I hadn't known what the amount paid out of pocket to your artists was, but I'm glad that Ardian's success has brought you such joy and satisfaction. :)
pgwfolcpgwfolc on August 10th, 2011 06:57 am (UTC)
Womanthology rocks. I'm proud to be one of the 2001. I hope it shows the industry that people are interested in seeing more strong females in comics - creators and characters.

I don't know what to say about Chance. I was excited about that comic. I loved the issues we got. I really hope the GN happens. I was going to donate it to my local library because it's just that awesome. (In part for exactly the same reasons I backed Womanthology.)
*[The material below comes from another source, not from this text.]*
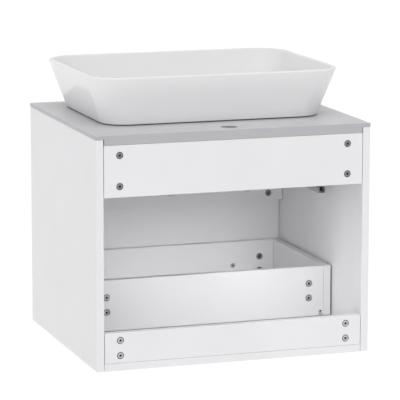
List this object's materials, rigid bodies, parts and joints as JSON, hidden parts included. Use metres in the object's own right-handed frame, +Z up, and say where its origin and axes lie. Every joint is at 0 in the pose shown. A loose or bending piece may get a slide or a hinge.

But hey, ElectriCity is in the works. I can look forward to giving you my money for that!
Kevenn: Lucy Lazykevenn on August 10th, 2011 01:02 pm (UTC)
What a disappointment all that happened on Chance. I saw the comic advertised in Previews, thought it sounded good, and was smitten on the first issue. I pre-pordered the GN from Previews, but wondered why it never showed up. Maybe some day...
Chrysoulachrysoula on August 11th, 2011 02:10 am (UTC)
This experience right here, which sort of echoes Jenna's experience with Guardians of Order (and other publishers) is why I stalked the small press that now has Matchbox Girls to an indecent and embarrassing degree. And I still eventually decided 'well, it's only a three year contract and they aren't asking me for money and I'm pretty sure I'll make some decent connections through it. And it's just one book.'

Basically, I'm paranoid, /because/ so many of the people who decide to get involved in publishing at a niche level seem to be such... flakes. Or possibly downright evil, but I tend to believe 'disorganized with poor ideas about business practices' (with the exception of people I shouldn't name while other people I know are still working for them.)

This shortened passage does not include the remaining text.